Professor Kim’s research team focused on PNIPAAm, a polymer that either combines with water or averts it depending on the temperature. In previous studies, PNIPAAm has been introduced as a coating material for cell culture platform to harvest cell sheets, but the range of utilization had been hampered due to the limited types of cells that can be made into sheets. For the first time in 2019, the research team developed a technology of easily regulating the roughness of 3D bulk PNIPAAm and has stably produced various types of cells into sheets.

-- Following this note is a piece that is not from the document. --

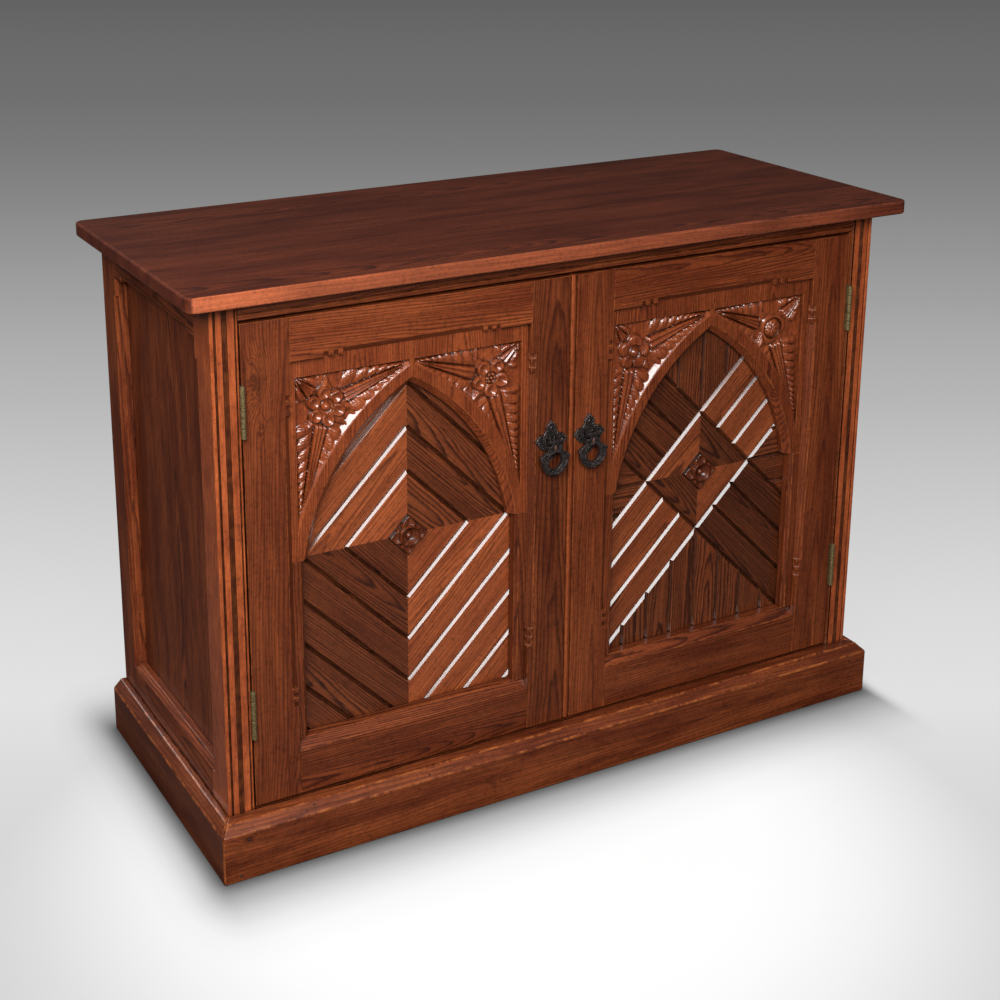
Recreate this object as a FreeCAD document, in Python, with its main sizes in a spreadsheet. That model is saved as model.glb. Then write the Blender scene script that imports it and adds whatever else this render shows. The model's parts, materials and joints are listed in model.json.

The study conducted this time focused on making stem cells – that are effective in tissue regeneration – into sheets in a short time in order to increase their direct utility. The team achieved this by applying an isotropic pattern of nanopores measuring 400 nanometers (nm, 1 billionth of a meter) on the surface of a 3D bulk PNIPAAm. As a result, not only did the formation and maturity of human bone marrow-derived mesenchymal stem cells on the nanotopography of bulk PNIPAAm accelerate, but the surface roughness of bulk PNIPAAm at room temperature below the lower critical solution temperature (LCST)*1 was also rapidly increased, effectively inducing the detachment of cell sheets. This in turn enabled the rapid harvesting of human bone marrow-derived mesenchymal stem cell sheets.
“At least five days are needed to harvest stem cell sheets reported through previous researches,” commented Andrew Choi, the “ author of the paper. “We can now harvest them in just two days with the PNIPAAm nanotopography developed this time.”
“We have significantly shortened the harvest time by introducing nanotopography on the surface of the 3D bulk PNIPAAm to produce mature stem cell sheets for the first time in the world,” remarked Professor Dong Sung Kim who led the study. He added, “We have opened up the possibility of applying the sheets directly to patients in the future.”
The research was conducted with the support from Basic Research Program (Mid-career Researcher Program) and the Biomedical Technology Development Program of the National Research Foundation and the Ministry of Science and ICT of Korea.